Presently, more and more linguists are starting to realise the importance of linguistic analysis of constructs of larger size than isolated sentences or utterances. Discourse analysis is the branch of linguistics which is concerned with the analysis of naturally occurring connected spoken or written discourse [Stubbs (1984)]. Obviously, discourse analysis will profit very much from large corpora of meaningful speech, whether it is conversational or more formal, e.g. in information seeking dialogues.
In [Edwards & Lampert (1993)] a comprehensive methodology is presented for the transcription and coding of discourse data from various perspectives. This book also contains a list of language corpora that might be useful in discourse research.
Audiology is the scientific study of hearing, often including the
treatment of persons with hearing defects. A conventional audiometer can
be used to test the intensity and frequency range of pure tones that the human
ear can detect. This instrument can give a rough indication of the degree of
hearing loss in hearing-impaired persons. Present day evaluation of hearing
includes the use of controlled speech samples to assist in the determination
of a patient's communicative capabilities.
Interest in the use of speech to measure hearing has been centered around both research orientation and practical clinical orientation. The first orientation has resulted in research areas such as experimental phonetics, the effects of various types of distortion on human speech recognition and speaker identification , etc. The second orientation has led to research in areas such as the effects of hearing loss on the reception of speech, auditory processing, and the effects of modifications in the range of reception of speech. The second area more or less grew out of the research in the first area [O'Neill (1975)].

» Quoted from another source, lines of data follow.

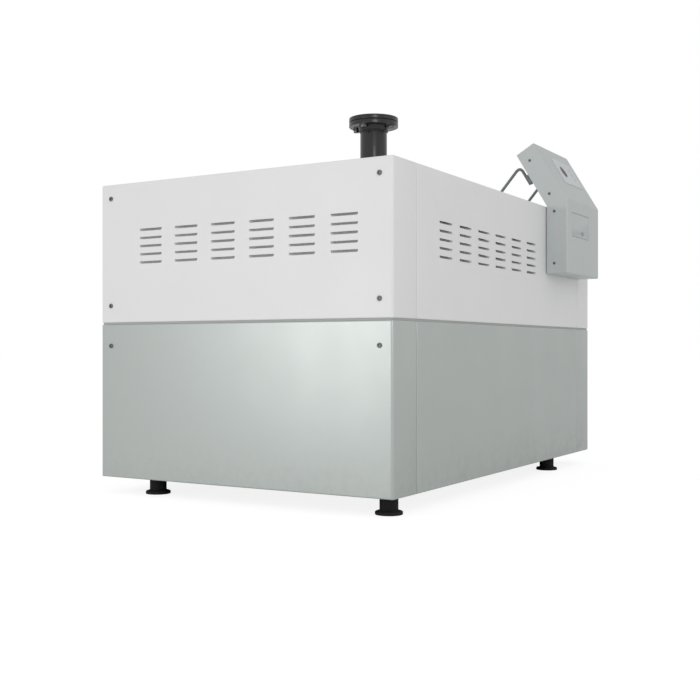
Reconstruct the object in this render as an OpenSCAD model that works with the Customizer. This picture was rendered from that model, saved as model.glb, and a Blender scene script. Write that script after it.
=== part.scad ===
// Floor-standing gas boiler in a two-tone sheet-steel casing.
// The long side with the sloping control box is the front (-Y). X runs along
// the casing, Z is up, and the origin is on the floor under the middle of the
// whole object. Inside at_cabinet() the point (0, 0, 0) is the casing's front
// left lower corner, Y runs to the back and every size is in millimetres.

/* [Casing] */
// Length of the casing, left to right
cabinet_l = 1970; // [1800:10:2500]
// Width of the casing, front to back
cabinet_w = 1250; // [1180:10:1600]
// Height of the casing without its feet
cabinet_h = 1095; // [1060:5:1400]
// Height of the joint between the lower and the upper panels
seam_z = 575; // [560:5:680]
// Open joint between the lower and the upper panels
seam_gap = 7; // [4:1:12]
// Thickness of the casing sheet
panel_t = 2; // [1:0.5:3]
// Depth of the folded panel edges, up to the frame behind them
panel_lip = 30; // [25:1:40]
// Part of a top edge that lies on the top frame
top_lap = 10; // [6:1:20]
// Width of the end panels' returns on the front and the back
strip_w = 162; // [130:2:200]
// Open joint between a return and the flat panel beside it
strip_gap = 4; // [2:1:8]
// Outside radius of the end panels' upright corners
corner_r = 10; // [5:1:16]
// Diameter of a panel screw's shank
screw_d = 8; // [5:1:10]
// Diameter of a panel screw's head
screw_head_d = 17; // [12:1:24]
// Height of a panel screw's head
screw_head_h = 4; // [2:0.5:6]
// Distance of the panel screws from the casing's upright edges
screw_inset = 50; // [42:1:58]
// Distance of the uppermost panel screws below the top
screw_top_drop = 53; // [46:1:70]
// Distance of the screws next to the seam above it
screw_over_seam = 66; // [40:1:100]
// Distance of the screws next to the seam below it
screw_under_seam = 84; // [50:1:120]

/* [Louvres] */
// Columns of slots in a block
louvre_cols = 6; // [3:1:6]
// Rows of slots in a block
louvre_rows = 5; // [3:1:6]
// Length of one slot
louvre_l = 104; // [60:1:120]
// Height of one slot
louvre_h = 8; // [5:0.5:12]
// Distance from one column to the next
louvre_pitch_x = 165; // [140:1:180]
// Distance from one row to the next
louvre_pitch_z = 30; // [22:1:36]
// Height of the blocks' middle above the casing's bottom
louvre_z = 858; // [800:2:900]
// Middle of the block in the left end, from the front
louvre_end_mid = 594; // [560:2:640]
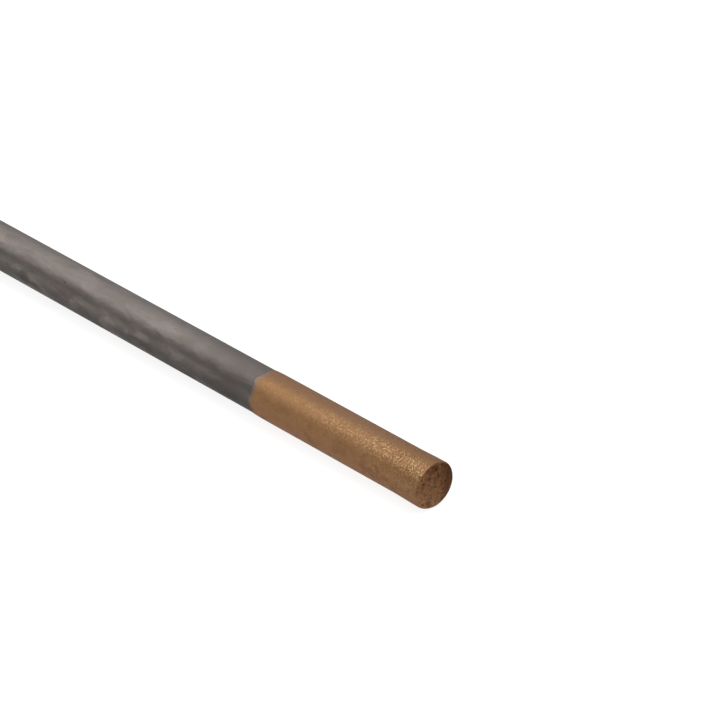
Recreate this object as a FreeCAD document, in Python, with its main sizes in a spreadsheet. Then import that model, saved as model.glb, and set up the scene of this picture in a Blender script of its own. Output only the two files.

For speech corpora to be useful in audiology they must be carefully calibrated, establishing performance (e.g. in terms of recognition scores) of non-hearing impaired reference subjects. Audiological test corpora may contain various types of speech stimuli to evaluate normal and disordered hearing acuity. The speech stimuli can consist of isolated phonemes , nonsense words or real words, and also of connected forms of speech [House et al. (1965), Voiers (1977), see e.g.,].
In this scientific field various types of pathological speech are studied, ranging from mild disorders such as hoarseness to severe disorders such as aphasia. The aim of most studies of pathological speech is to find therapies that can alleviate or cure the speech disorder of interest. However, phenomena like aphasia can also be subject of psycholinguistic studies, because such language disorders can shed some light on underlying mental processes [Aitchison (1994)]. Corpora of pathological speech are very useful for these purposes. These corpora may also be useful for the development of automatic classifications of speech pathologies.